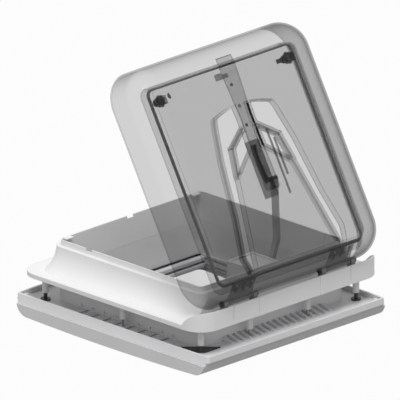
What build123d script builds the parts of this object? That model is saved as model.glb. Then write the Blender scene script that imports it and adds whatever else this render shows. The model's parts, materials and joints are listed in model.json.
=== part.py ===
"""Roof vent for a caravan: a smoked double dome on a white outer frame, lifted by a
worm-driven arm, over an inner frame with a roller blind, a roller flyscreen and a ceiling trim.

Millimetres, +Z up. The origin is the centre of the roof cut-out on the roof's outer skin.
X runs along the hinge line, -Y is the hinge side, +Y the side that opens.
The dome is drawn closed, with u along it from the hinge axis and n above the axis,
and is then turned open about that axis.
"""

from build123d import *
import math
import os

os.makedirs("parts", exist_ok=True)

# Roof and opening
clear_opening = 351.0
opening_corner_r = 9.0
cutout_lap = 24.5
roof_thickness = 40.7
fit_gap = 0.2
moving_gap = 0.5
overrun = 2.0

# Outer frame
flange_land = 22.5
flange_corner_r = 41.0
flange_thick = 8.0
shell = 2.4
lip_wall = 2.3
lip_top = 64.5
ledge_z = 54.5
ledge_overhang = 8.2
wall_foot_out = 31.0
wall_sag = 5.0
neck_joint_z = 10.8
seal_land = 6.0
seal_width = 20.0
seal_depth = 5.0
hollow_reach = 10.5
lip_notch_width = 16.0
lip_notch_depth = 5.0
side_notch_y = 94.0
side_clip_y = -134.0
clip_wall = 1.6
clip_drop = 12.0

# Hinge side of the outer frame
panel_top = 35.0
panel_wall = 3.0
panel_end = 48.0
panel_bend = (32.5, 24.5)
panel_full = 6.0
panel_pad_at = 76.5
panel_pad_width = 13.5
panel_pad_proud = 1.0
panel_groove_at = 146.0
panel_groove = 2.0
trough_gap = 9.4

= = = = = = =

DESCRIPTION OF THE TASK: Copy out the data shown above without altering anything.

SOLUTION TO THIS EXERCISE:
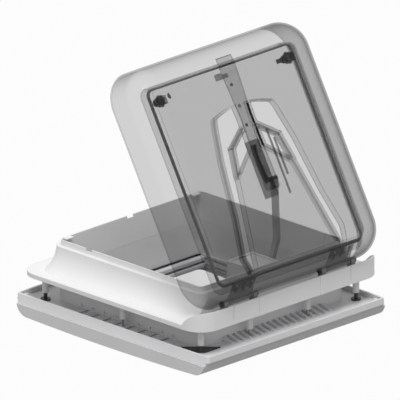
What build123d script builds the parts of this object? That model is saved as model.glb. Then write the Blender scene script that imports it and adds whatever else this render shows. The model's parts, materials and joints are listed in model.json.
=== part.py ===
"""Roof vent for a caravan: a smoked double dome on a white outer frame, lifted by a
worm-driven arm, over an inner frame with a roller blind, a roller flyscreen and a ceiling trim.

Millimetres, +Z up. The origin is the centre of the roof cut-out on the roof's outer skin.
X runs along the hinge line, -Y is the hinge side, +Y the side that opens.
The dome is drawn closed, with u along it from the hinge axis and n above the axis,
and is then turned open about that axis.
"""

from build123d import *
import math
import os

os.makedirs("parts", exist_ok=True)

# Roof and opening
clear_opening = 351.0
opening_corner_r = 9.0
cutout_lap = 24.5
roof_thickness = 40.7
fit_gap = 0.2
moving_gap = 0.5
overrun = 2.0

# Outer frame
flange_land = 22.5
flange_corner_r = 41.0
flange_thick = 8.0
shell = 2.4
lip_wall = 2.3
lip_top = 64.5
ledge_z = 54.5
ledge_overhang = 8.2
wall_foot_out = 31.0
wall_sag = 5.0
neck_joint_z = 10.8
seal_land = 6.0
seal_width = 20.0
seal_depth = 5.0
hollow_reach = 10.5
lip_notch_width = 16.0
lip_notch_depth = 5.0
side_notch_y = 94.0
side_clip_y = -134.0
clip_wall = 1.6
clip_drop = 12.0

# Hinge side of the outer frame
panel_top = 35.0
panel_wall = 3.0
panel_end = 48.0
panel_bend = (32.5, 24.5)
panel_full = 6.0
panel_pad_at = 76.5
panel_pad_width = 13.5
panel_pad_proud = 1.0
panel_groove_at = 146.0
panel_groove = 2.0
trough_gap = 9.4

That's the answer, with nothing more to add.